Chapter 16: Can you talk a little about your father’s family and your trips to Cebu City in the Philippines, which you visited for the first time as an adult? Did you intend for the Philippines to function almost as a kind of minor character in Falling Together?

de los Santos: At any time in my career, I would’ve jumped at the chance to write about the Philippines, but the narratives just never took me in that direction. It’s a very important place for me. My father grew up in Cebu City, but my sister and I were born here, and it wasn’t until I was in my twenties that I traveled to Cebu for the first time.
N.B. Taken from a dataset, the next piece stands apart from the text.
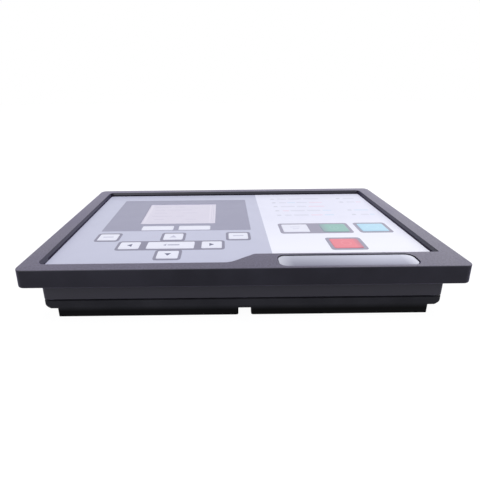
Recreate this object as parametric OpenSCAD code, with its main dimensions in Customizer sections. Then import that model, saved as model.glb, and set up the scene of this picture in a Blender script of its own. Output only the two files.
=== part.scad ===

Since then, though, I’ve been back many times. My parents ended up moving there after my dad retired, so we take the kids every other year.

I think everyone has internal landscapes, private homes that we carry around inside of us. Charlottesville, Philadelphia, and Wilmington are all part of mine, and every time we go to the Philippines, I internalize more of it. It’s a country of extremes: extreme gorgeousness, rampant blossoming, warm generosity, fruit and bread and fish so delicious you wish you could eat nothing else for the rest of your life, and also extreme poverty, heartbreaking poverty. It’s also a place where I discovered a whole branch of my family that I’d only seen in glimpses before, and in discovering that family, I also gained new understandings about my dad. Everything deepened. I hope it functions as a character in Falling Together. I meant for it to. I worked so hard on the language in that part of the book in an effort to evoke some of what makes the place extraordinary. It was difficult, humbling work, and I was grateful to get to do it. I hope I brought the place to life for readers, at least a little.